--- Task prompt ---
Repeat the listing below word for word, stopping after the line that contains "wasm.setup();".

--- Items listed in a dataset ---

§ §

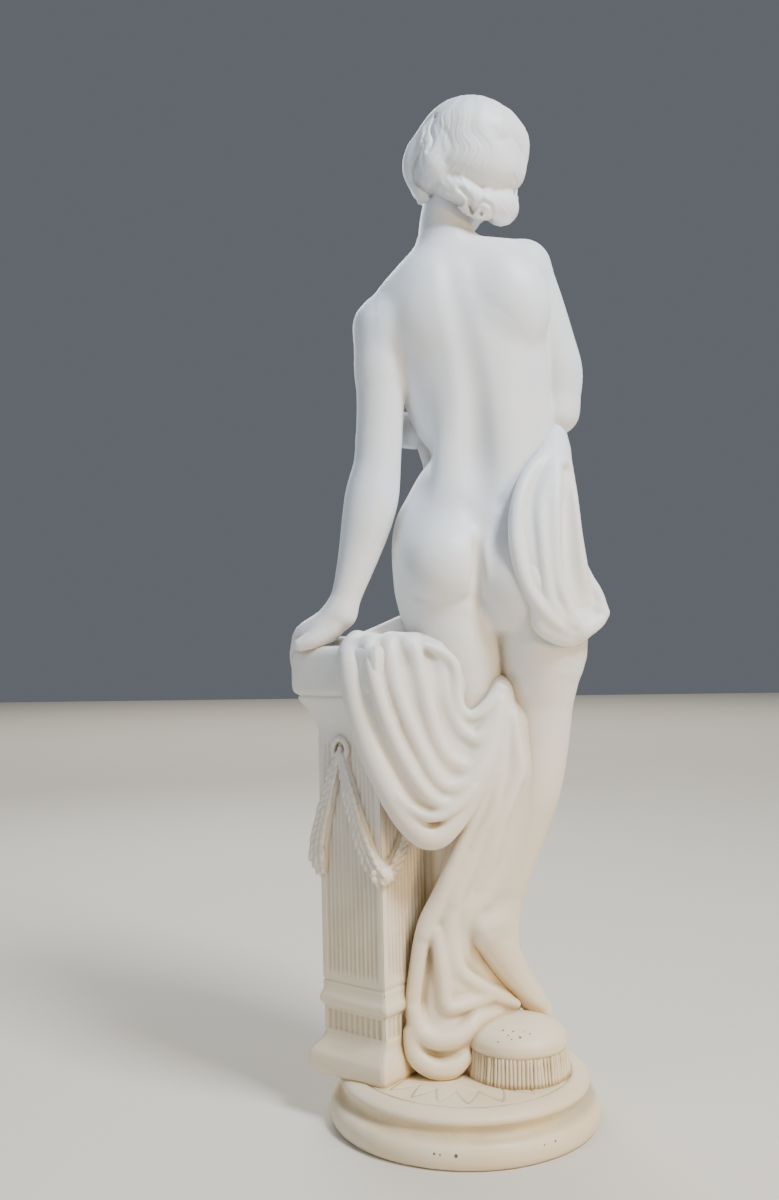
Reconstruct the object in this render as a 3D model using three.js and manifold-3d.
// A marble statue on its round moulded plinth: a standing figure seen from behind, one hand on a
// square fluted pillar, with draped cloth, a garland and a round fringed cushion. It is one solid.
// Millimetres, +Z up. The origin is the middle of the plinth's underside, the figure faces +Y.
import * as THREE from "three";
import { mergeVertices } from "three/addons/utils/BufferGeometryUtils.js";
import Module from "manifold-3d";

const wasm = await Module();
wasm.setup();

// Driving sizes
const PLINTH_RADIUS = 90;
const PLINTH_HEIGHT = 31.5;
// The plinth's middle, from the point between the figure's feet that the other places count from
const PLINTH_CENTRE = [2.8, -1];
const PILLAR_TURN = THREE.MathUtils.degToRad(51.4);
const PILLAR_FOOT = [-56.5, 3];
const PILLAR_HEAD = [-59.5, 3];
const CAP_TOP = 315;
const CAP_HALF = 37.5;
const SHAFT_HALF = 27;
const SHAFT_SHIFT = 2.9;
const FLUTES_A_FACE = 12;
const FLUTE_DEPTH = 1.1;
const CUSHION_CENTRE = [38, -12];
const CUSHION_RADIUS = 35;
const CUSHION_DOME = 33.2;
const CUSHION_TOP = 67;
const FRINGE_TASSELS = 24;
const HEAD_CENTRE = [14, 7, 656];
const HEAD_TILT = THREE.MathUtils.degToRad(9);
const HEAD_TURN = THREE.MathUtils.degToRad(-14);
const HEAD_NOD = THREE.MathUtils.degToRad(6);

// Mesh sizes
const GRID_STEP = 3.3;
const FIGURE_TRIANGLES = 5780;

// Smooth joins between two bodies of flesh, between cloth folds, and where cloth meets flesh
const FLESH_BLEND = 12;
const FOLD_BLEND = 5;
const EDGE_BLEND = 2.5;

// Forms as distances: each shape has a box and a distance in millimetres, negative inside.

function spline(points, stepsEach) {
  const row = (i) => points[Math.max(0, Math.min(points.length - 1, i))];
  const result = [];
  for (let i = 0; i < points.length - 1; i += 1) {
    const [before, start, end, after] = [row(i - 1), row(i), row(i + 1), row(i + 2)];
    for (let step = 0; step < stepsEach; step += 1) {
      const t = step / stepsEach;
      result.push(start.map((value, axis) => catmullRom(before[axis], value, end[axis], after[axis], t)));
    }
  }
  result.push(row(points.length - 1));
  return result;
}

function catmullRom(before, start, end, after, t) {
  const slopeIn = (end - before) / 2;
  const slopeOut = (after - start) / 2;
  const bend = 3 * (end - start) - 2 * slopeIn - slopeOut;
  const twist = 2 * (start - end) + slopeIn + slopeOut;
  return start + t * (slopeIn + t * (bend + t * twist));
}

function ellipsoid(centre, radii, turn = [0, 0, 0]) {
  const euler = new THREE.Euler(...turn.map(THREE.MathUtils.degToRad), "XYZ");
  const e = new THREE.Matrix4().makeRotationFromEuler(euler).invert().elements;
  const [rx, ry, rz] = radii;
  const reach = Math.max(rx, ry, rz);
  return {
    min: centre.map((value) => value - reach),
    max: centre.map((value) => value + reach),
    distance(x, y, z) {
      const [dx, dy, dz] = [x - centre[0], y - centre[1], z - centre[2]];
      const a = (e[0] * dx + e[4] * dy + e[8] * dz) / rx;
      const b = (e[1] * dx + e[5] * dy + e[9] * dz) / ry;
      const c = (e[2] * dx + e[6] * dy + e[10] * dz) / rz;
      const inside = Math.sqrt(a * a + b * b + c * c);
      const slope = Math.sqrt((a / rx) ** 2 + (b / ry) ** 2 + (c / rz) ** 2);
      return slope > 1e-9 ? (inside * (inside - 1)) / slope : -Math.min(rx, ry, rz);
    },
  };
}

// A rounded limb, fold or lock through points of [x, y, z, radius]
function limb(points, stepsEach = 4) {
  const line = spline(points, stepsEach);
  const axes = [0, 1, 2];
  const links = line.length - 1;
  const start = line.map((point) => Float64Array.from(point));
  const reach = start.slice(1).map((point, i) => point.map((value, axis) => value - start[i][axis]));
  const perLength = reach.map(([x, y, z]) => 1 / (x * x + y * y + z * z + 1e-9));
  return {
    min: axes.map((axis) => Math.min(...line.map((point) => point[axis] - point[3]))),
    max: axes.map((axis) => Math.max(...line.map((point) => point[axis] + point[3]))),
    distance(x, y, z) {
      let nearest = Infinity;
      for (let i = 0; i < links; i += 1) {
        const a = start[i];
        const u = reach[i];
        const px = x - a[0];
        const py = y - a[1];
        const pz = z - a[2];
        const along = (px * u[0] + py * u[1] + pz * u[2]) * perLength[i];
        const t = along < 0 ? 0 : Math.min(along, 1);
        const dx = px - t * u[0];
        const dy = py - t * u[1];
        const dz = pz - t * u[2];
        nearest = Math.min(nearest, Math.sqrt(dx * dx + dy * dy + dz * dz) - a[3] - t * u[3]);
      }
      return nearest;
    },
  };
}

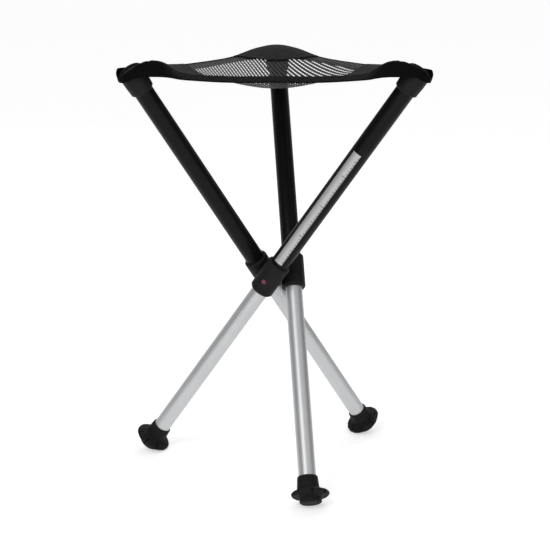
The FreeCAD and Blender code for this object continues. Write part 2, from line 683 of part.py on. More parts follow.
def make_corner_patch(leg):
    """The close cloth that strengthens a corner of the seat, on top of the panel."""
    slab = seat_surface(PATCH_GAP).extrude(Vector(0, 0, PATCH_THICKNESS))
    near = corner_radius - band_radius - PATCH_REACH
    width = 2 * corner_radius
    block = Part.makeBox(corner_radius, width, 2 * seat_level, Vector(near, -width / 2, 0))
    block.rotate(Vector(0, 0, 0), Vector(0, 0, 1), LEG_TURNS[leg] + corner_angle)
    return without_edges(slab.common(plan_prism(panel_outline(SEAT_GAP))).common(block))


def leg_parts(leg):
    """The named parts of one leg, in their places."""
    made = {
        "upper_tube": make_upper_tube(),
        "hub_collar": make_collar(),
        "guide_bush": make_guide_bush(),
        "release_button": make_button(),
        "lower_tube": make_lower_tube(),
        "glide_plug": make_glide_plug(),
        "lock_plunger": make_lock_plunger(),
        "lock_spring": make_lock_spring(),
        "top_cap": make_cap(),
        "corner_sleeve": make_sleeve(),
        "foot_core": make_foot_core(),
        "foot": make_foot(),
    }
    placed = {f"{leg}_{name}": place_on_leg(shape, leg) for name, shape in made.items()}
    placed[f"{leg}_foot"] = cut_at_floor(placed[f"{leg}_foot"])
    return placed


def all_parts():
    """Every part of the stool by name."""
    parts = {
        "hub_core": make_hub_core(),
        "pivot_screws": make_pivot_screws(),
        "pivot_washers": make_pivot_washers(),
        "seat_panel": make_seat_panel(),
    }
    for side in SEAT_SIDES:
        parts[f"{side}_seat_band"] = make_band(side)
    for leg in LEG_TURNS:
        parts.update(leg_parts(leg))
        parts[f"{leg}_corner_patch"] = make_corner_patch(leg)
    parts[f"{LABELLED_LEG}_label"] = place_on_leg(make_label(), LABELLED_LEG)
    return parts


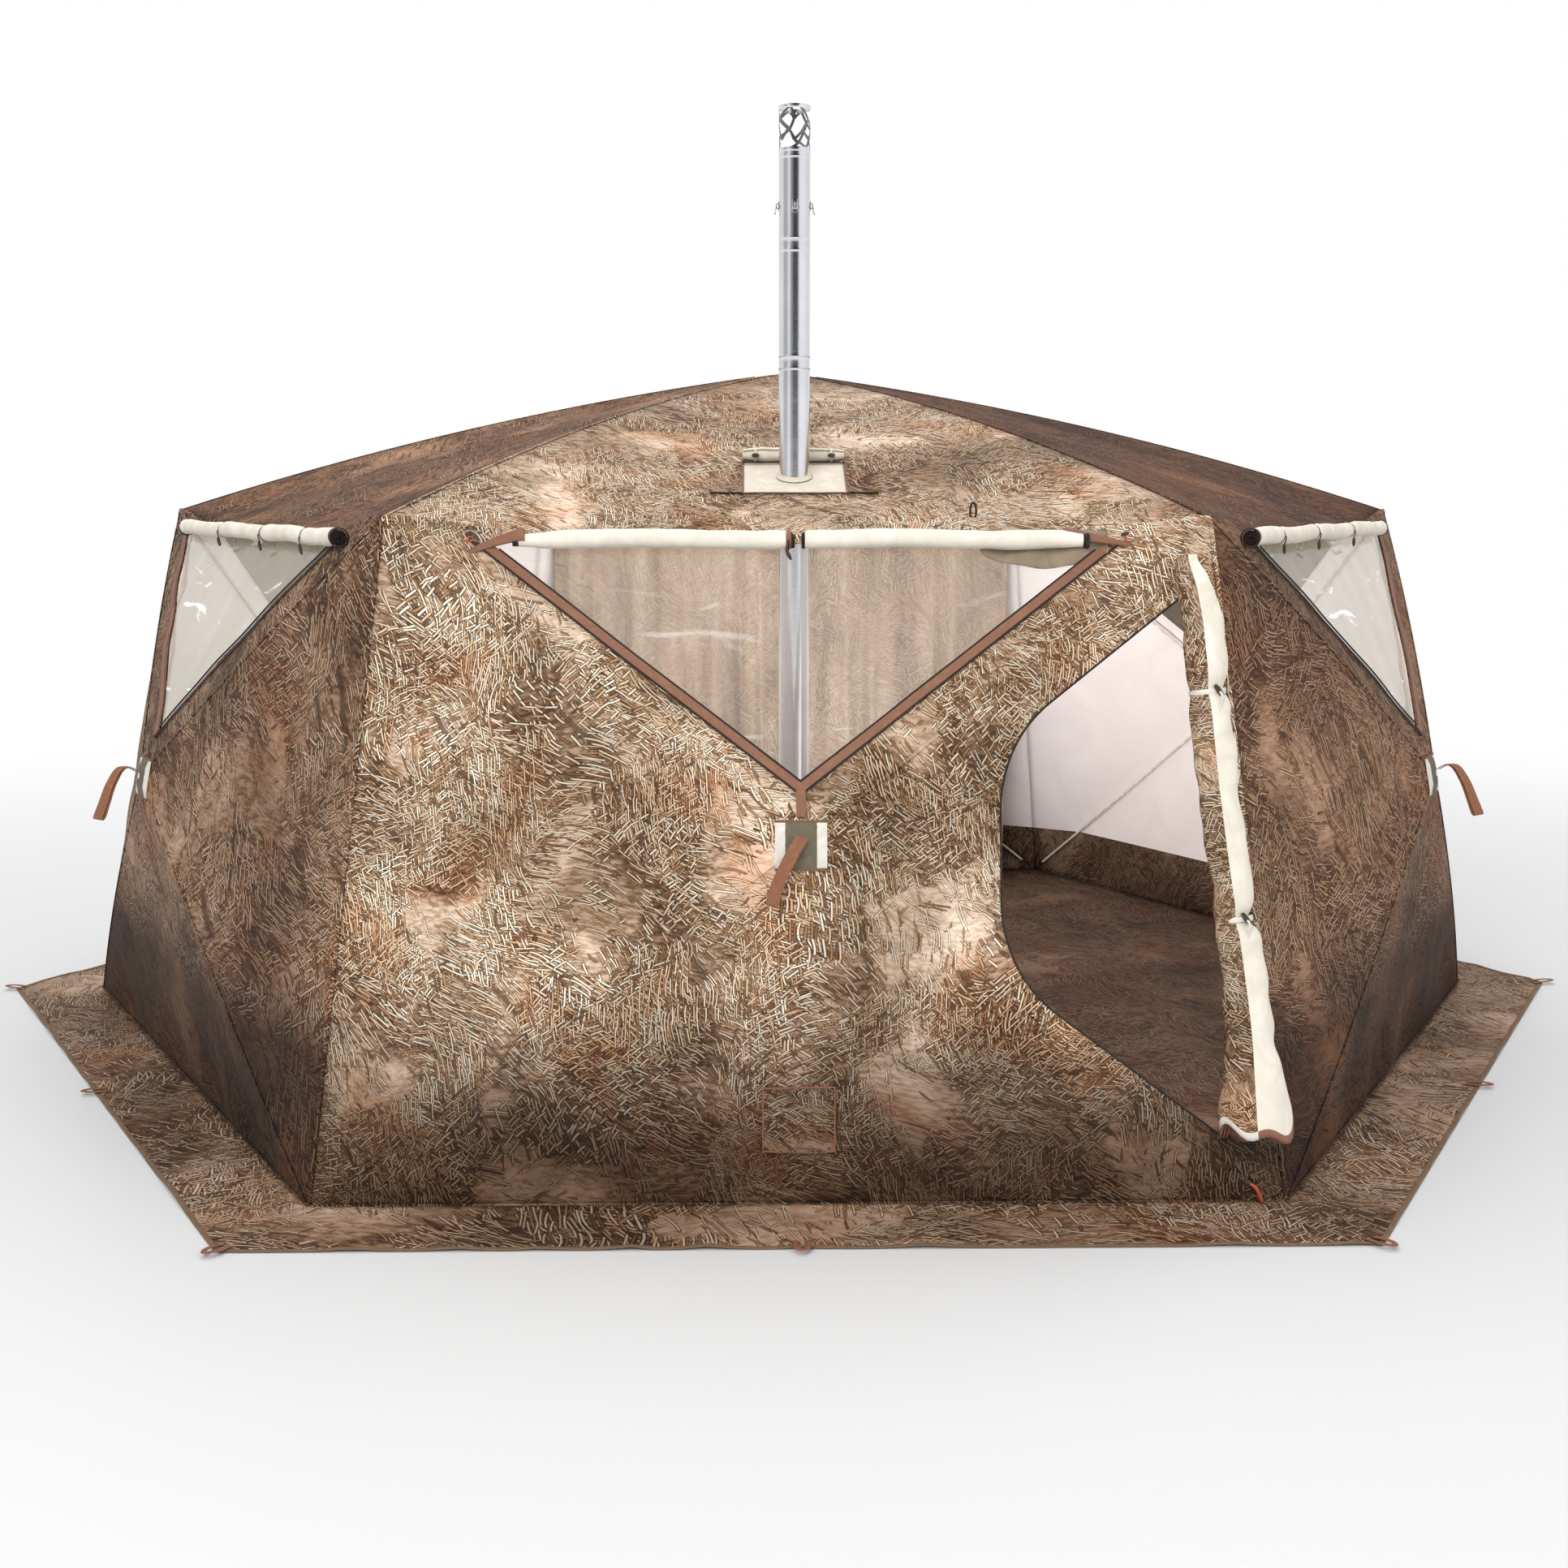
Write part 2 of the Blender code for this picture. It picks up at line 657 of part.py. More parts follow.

§ §

--- Final result ---
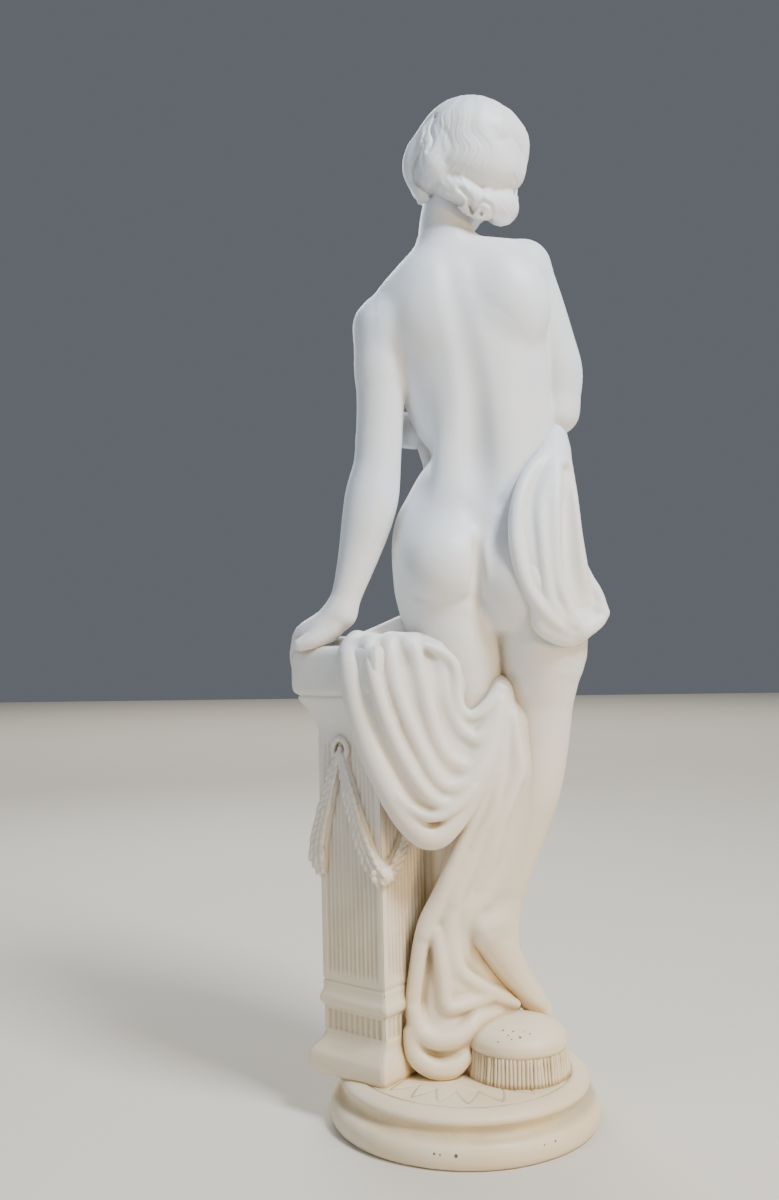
Reconstruct the object in this render as a 3D model using three.js and manifold-3d.
// A marble statue on its round moulded plinth: a standing figure seen from behind, one hand on a
// square fluted pillar, with draped cloth, a garland and a round fringed cushion. It is one solid.
// Millimetres, +Z up. The origin is the middle of the plinth's underside, the figure faces +Y.
import * as THREE from "three";
import { mergeVertices } from "three/addons/utils/BufferGeometryUtils.js";
import Module from "manifold-3d";

const wasm = await Module();
wasm.setup();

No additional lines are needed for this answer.